Blue-Green Algae (Spirulina platensis) Alleviates the Negative Impact of Heat Stress on Broiler Production Performance and Redox Status

By April 26th 2021May 26th, 2021No Comments

Document type: Scientific article published in Animals

Authors: Eman S. Moustafa, Walaa F. Alsanie, Ahmed Gaber, Nancy N. Kamel, Abdulaziz A. Alaqil, Ahmed O. Abbas

Preview: The modern broiler industry faces huge challenges to keep high production quality and quantity, especially under environmental heat stress conditions. The negative effect of heat stress on broiler productivity is mediated by oxidative stress induction. The blue-green alga (Spirulina platensis) has many applications in poultry nutrition with the high levels of bioactive antioxidant compounds, which can alleviate the oxidative stress damage induced by high ambient temperature. The current study was designed to investigate the effects of dietary Spirulina inclusion at different levels on growth performance, redox status, carcass traits, meat quality, blood hematology, and metabolites profile of broilers subjected to cyclic heat stress. A total of 300 one-day-old Cobb-500 broiler chicks were recruited. Starting from day 21 to 42 of age, birds were randomly divided into five treatment groups with 6 replicates × 10 birds per group, where the first one was provided with the basal diet and reared under normal thermal conditions (23 ± 1 °C) to serve as a negative control. Meanwhile, the other four groups were exposed to cyclic heat stress (34 ± 1 °C for 8 h per day) and were fed a basal diet supplemented with Spirulina at a concentration of 0, 0.5, 1 or 1.5%. Spirulina supplementation to heat-stressed broilers was able to alleviate the negative impacts of heat stress on the final average daily gain, body weight and feed conversion ratio, with the best impact observed among the chickens fed 1% Spirulina.

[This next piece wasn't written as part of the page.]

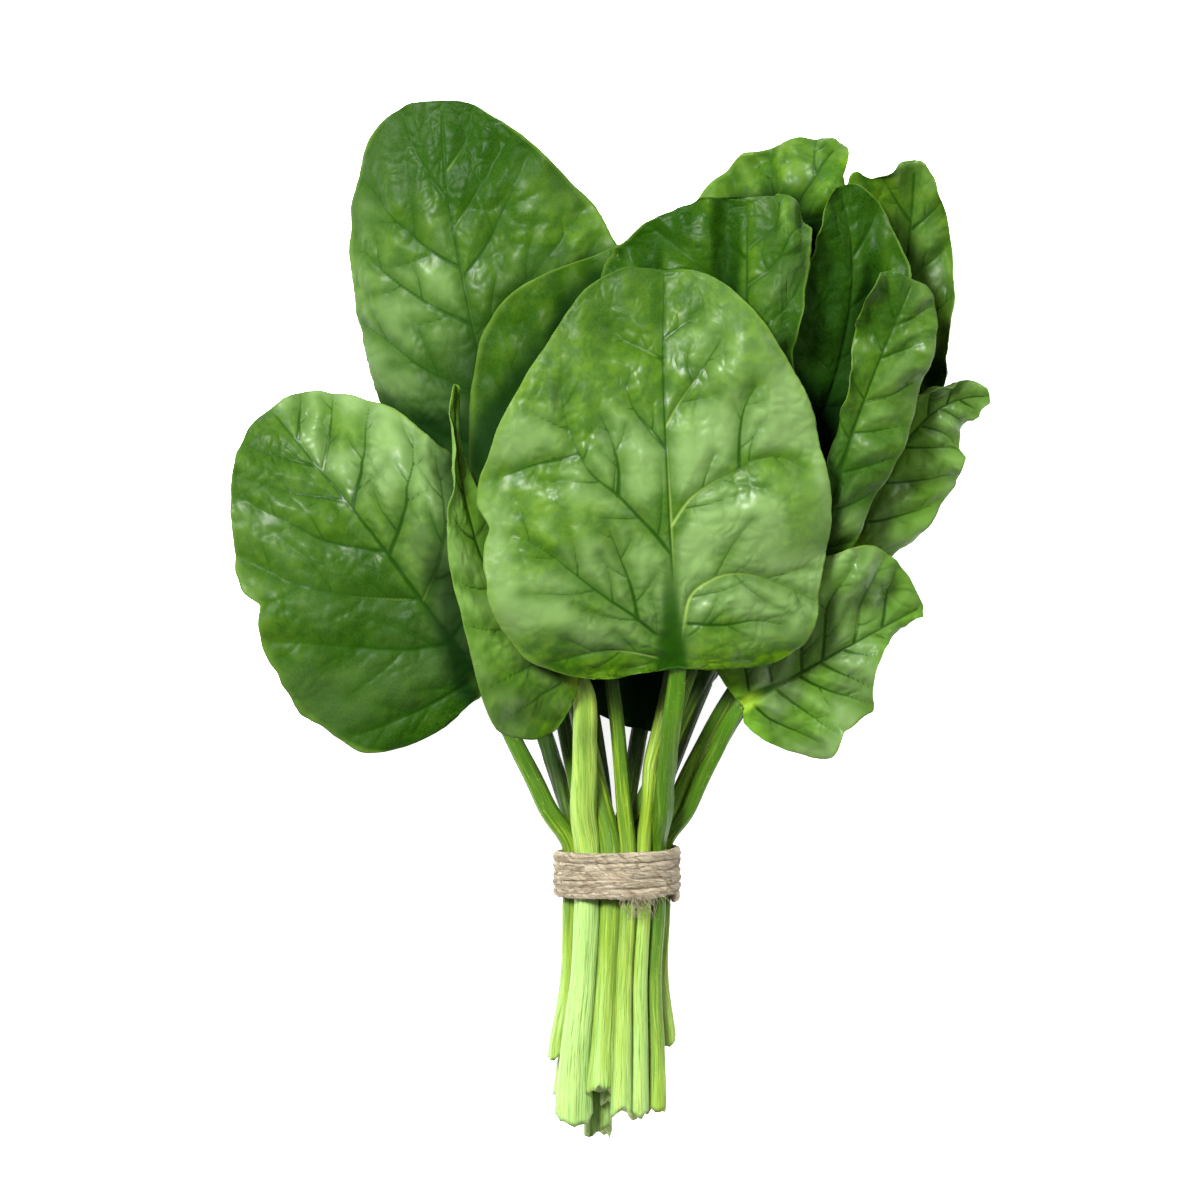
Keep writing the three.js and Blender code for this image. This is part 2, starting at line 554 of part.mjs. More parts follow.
// ---------------------------------------------------------------- how the leaves settle

// A map of heights over the table, for what lies on what.
class HeightMap {
  constructor() {
    this.values = new Float64Array(MAP_CELLS[0] * MAP_CELLS[1]);
  }

  index(x, y) {
    const column = clamp(Math.floor((x - MAP_MIN[0]) / CELL), 0, MAP_CELLS[0] - 1);
    const row = clamp(Math.floor((y - MAP_MIN[1]) / CELL), 0, MAP_CELLS[1] - 1);
    return row * MAP_CELLS[0] + column;
  }

  raise(x, y, height) {
    const k = this.index(x, y);
    this.values[k] = Math.max(this.values[k], height);
  }

  // The height in the cell that a place is in.
  cellAt(x, y) {
    return this.values[this.index(x, y)];
  }

  // The height at a place, from the middles of the four cells round it.
  at(x, y) {
    const u = clamp((x - MAP_MIN[0]) / CELL - 0.5, 0, MAP_CELLS[0] - 1.001);
    const v = clamp((y - MAP_MIN[1]) / CELL - 0.5, 0, MAP_CELLS[1] - 1.001);
    const [column, row] = [Math.floor(u), Math.floor(v)];
    const near = row * MAP_CELLS[0] + column;
    const far = near + MAP_CELLS[0];
    const low = lerp(this.values[near], this.values[near + 1], u - column);
    const high = lerp(this.values[far], this.values[far + 1], u - column);
    return lerp(low, high, v - row);
  }

  // Each cell becomes the result of combine over the cells within reach, along X and then Y.
  filter(reach, combine) {
    this.filterLines(reach, combine, MAP_CELLS[1], MAP_CELLS[0], MAP_CELLS[0], 1);
    this.filterLines(reach, combine, MAP_CELLS[0], 1, MAP_CELLS[1], MAP_CELLS[0]);
  }

  filterLines(reach, combine, lines, from_line_to_line, cells, from_cell_to_cell) {
    for (let line = 0; line < lines; line++) {
      const indices = Array.from({ length: cells }, (_, i) => {
        return line * from_line_to_line + i * from_cell_to_cell;
      });
      const combined = overWindows(indices.map((k) => this.values[k]), reach, combine);
      combined.forEach((value, i) => {
        this.values[indices[i]] = value;
      });
    }
  }
}

// Each entry of a list becomes the result of combine over the entries within reach.
function overWindows(list, reach, combine) {
  return list.map((_, i) => combine(list.slice(Math.max(i - reach, 0), i + reach + 1)));
}

// Points all over the blade, close enough together to reach every cell that it covers.
function bladePoints(leaf) {
  const points = [];
  for (let i = 0; i <= SAMPLE_ROWS; i++) {
    for (let j = -SAMPLE_COLUMNS; j <= SAMPLE_COLUMNS; j++) {
      const { x, y, z } = blade(leaf, i / SAMPLE_ROWS, j / SAMPLE_COLUMNS);
      points.push({ x, y, z, radius: 0 });
    }
  }
  return points;
}

// Points across the stalk all along it, above the twine.
function stalkPoints(leaf) {
  const line = stalkLine(leaf, FINE_STEPS).filter(({ place }) => place.y > 0);
  return line.flatMap(({ place, way, u }) => {
    const radius = stalkRadius(leaf, way);
    const shares = [-1, -0.5, 0, 0.5, 1];
    return shares.map((share) => ({ x: place.x + share * radius, y: place.y, z: place.z, radius, way, u }));
  });
}

// How far a point has to rise to lie on the heap, or 0 where there is nothing below it.
function riseOver(heap, { x, y, z, radius }) {
  const height = heap.cellAt(x, y);
  return height > 0 ? Math.max(height + LAYER_GAP + radius - z, 0) : 0;
}

// Lifts the leaf until it lies on what is below it, and adds it to the heap.
function settle(leaf, heap) {
  leaf.lift = new HeightMap();
  leaf.rise = new Array(RISE_STEPS + 1).fill(0);

  const lift = new HeightMap();
  const rib = stalkPoints(leaf).filter(({ way }) => way >= 1);
  for (const point of [...bladePoints(leaf), ...rib]) {
    lift.raise(point.x, point.y, riseOver(heap, point));
  }
  lift.filter(SPREAD_CELLS, largest);
  lift.filter(SMOOTH_CELLS, mean);
  lift.filter(SMOOTH_CELLS, mean);
  leaf.lift = lift;

  const rise = leaf.rise.slice();
  for (const point of stalkPoints(leaf).filter(({ u }) => u !== undefined && u < 1)) {
    const k = Math.round(point.u * RISE_STEPS);
    rise[k] = Math.max(rise[k], riseOver(heap, point));
  }
  const spread = overWindows(rise, RISE_SPREAD, largest);
  const smooth = overWindows(overWindows(spread, RISE_SPREAD, mean), RISE_SPREAD, mean);
  leaf.rise = smooth.map((height, i) => {
    return height * smoothstep(Math.min(i, RISE_STEPS - i), 0, RISE_SPREAD);
  });

  for (const { x, y, z } of bladePoints(leaf)) heap.raise(x, y, z + BLADE_THICKNESS / 2);
  for (const { x, y, z, radius } of stalkPoints(leaf)) heap.raise(x, y, z + radius);
}

// ---------------------------------------------------------------- the twine

// The twine's middle line: a helix round the bundle, from below it on the leaves' side.
class TwineCurve extends THREE.Curve {
  getPoint(share, target = new THREE.Vector3()) {
    const angle = 2 * Math.PI * TWINE_TURNS * share - Math.PI / 2;
    return target.set(
      (NECK_HALF_WIDTH + TWINE_SLACK + TWINE_RADIUS) * Math.cos(angle),
      TWINE_PITCH * TWINE_TURNS * (0.5 - share) - TWINE_SAG * Math.sin(angle),
      NECK_CENTRE_Z + (NECK_HALF_HEIGHT + TWINE_SLACK + TWINE_RADIUS) * Math.sin(angle),
    );
  }
}

// The cord is flattened where the bunch rests on it.
function twineGeometry() {
  const first_corner = Math.PI / TWINE_SIDES;
  const section = new THREE.Shape();
  section.absarc(0, 0, TWINE_RADIUS, first_corner, first_corner + 2 * Math.PI);
  const geometry = new THREE.ExtrudeGeometry(section, {
    steps: Math.round(TWINE_TURNS * TWINE_STEPS_PER_TURN),
    curveSegments: TWINE_SIDES / 2,
    extrudePath: new TwineCurve(),
  });
  const position = geometry.getAttribute("position");
  for (let i = 0; i < position.count; i++) {
    position.setZ(i, Math.max(position.getZ(i), 0));
  }
  geometry.deleteAttribute("normal");
  geometry.deleteAttribute("uv");
  return mergeVertices(geometry);
}

// ---------------------------------------------------------------- the bunch

const BLADE_LOOK = { color: 0x2f6b1c, roughness: 0.45, metalness: 0 };
const STALK_LOOK = { color: 0xa9cf62, roughness: 0.5, metalness: 0 };
const TWINE_LOOK = { color: 0xc9b48c, roughness: 0.95, metalness: 0 };

const bunch = new THREE.Group();

function add(name, geometry, look) {
  const mesh = new THREE.Mesh(geometry, new THREE.MeshStandardMaterial(look));
  mesh.name = name;
  bunch.add(mesh);
}

bundleStalks();
const heap = new HeightMap();
for (const leaf of LEAVES) {
  settle(leaf, heap);
  add(`${leaf.name}_blade`, bladeGeometry(leaf), BLADE_LOOK);
  add(`${leaf.name}_stalk`, stalkGeometry(leaf), STALK_LOOK);
}
add("twine", twineGeometry(), TWINE_LOOK);

export default bunch;
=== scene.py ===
"""The look of a bunch of spinach tied with jute twine, lying on a table.

The leaves, stalks and twine are made again, much finer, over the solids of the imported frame, by
the same formulas and from the same dimensions. Shapes are worked out in millimetres, +Z up and +Y
from the cut ends to the tips, and are turned into metres when a mesh is made. Each leaf is two
pieces, its blade and its stalk. Blades and stalks carry their markings as attributes: where the
veins run, how far a point is from the edge, and so on, which their materials turn into colour.
"""

import math

import bpy
import numpy as np
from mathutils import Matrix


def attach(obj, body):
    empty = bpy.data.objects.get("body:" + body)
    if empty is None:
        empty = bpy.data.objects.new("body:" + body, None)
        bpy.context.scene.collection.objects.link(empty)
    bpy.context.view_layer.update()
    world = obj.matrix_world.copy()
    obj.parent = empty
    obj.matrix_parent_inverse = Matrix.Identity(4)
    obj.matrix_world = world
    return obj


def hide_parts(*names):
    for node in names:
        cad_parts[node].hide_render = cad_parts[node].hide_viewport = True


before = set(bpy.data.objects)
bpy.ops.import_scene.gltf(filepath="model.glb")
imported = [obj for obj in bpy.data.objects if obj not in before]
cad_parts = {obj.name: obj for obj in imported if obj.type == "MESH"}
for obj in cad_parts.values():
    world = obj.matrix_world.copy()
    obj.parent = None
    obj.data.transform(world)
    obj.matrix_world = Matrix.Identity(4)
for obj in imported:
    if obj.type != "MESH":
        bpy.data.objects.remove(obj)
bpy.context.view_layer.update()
MM = 0.001
DETAIL = 1.0  # of the meshes

# ---------------------------------------------------------------- dimensions, as in the solids

BLADE_THICKNESS = 0.8
END_ROUNDING = 0.7  # of the outline at the blade's base and tip: under 1 is blunt
LOBE_END = 0.3  # how far along the outline a basal lobe reaches
VEIN_SLANT = 0.2  # how far back from the edge the side veins start
TOOTH_ROUNDING = 1.4  # of the points and notches in the outline: 1 is sharp, 2 is round
TOOTH_ORIGIN = 0.45  # the place on the midrib that the points turn away from
RIPPLE_ONSET = 2.4  # how much of the ruffle stays near the edge
RIPPLE_PHASES = (1.1, 3.4)  # radians, of the left and the right edge

CUT_FLARE = 0.22  # how much wider a stalk is at its cut end
CUT_FLARE_END = 0.35  # where that flare ends, on the way from the cut to the blade
BLADE_END_TAPER = 0.84  # the radius where the blade starts, as a share of that at the twine
LEAVING_PULL = 0.8  # how straight a stalk leaves the bundle, as a share of its reach
ARRIVING_PULL = 0.7  # and how straight it runs into the blade
RIB_GAP = 0.35  # between the midrib and the blade that it carries
RIB_END = 0.72  # where the midrib fades out, as a share of the blade's length
RIB_TIP_RADIUS = 0.55
RIB_TAPER = 0.7  # under 1 the midrib thins soonest near the blade's base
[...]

Hematological results indicate increasing hemoglobin and hematocrit levels with Spirulina supplementation compared to the non-supplemented stressed group. Further, Spirulina supplementation significantly influenced blood lipid metabolites marked by reduced serum cholesterol and low-density lipoprotein (LDL), and increased high-density lipoprotein (HDL) levels. The lipid peroxidation level was reduced (p < 0.05), while the antioxidant enzyme activity was increased with Spirulina supplementation to the heat-stressed group. Spirulina supplementation at 0.5 or 1% improved carcass dressing, breast and leg percentages. It can be concluded that dietary Spirulina supplementation at 0.5 or 1% to broiler reared under heat stress conditions can effectively improve broiler production performance and balance the redox status.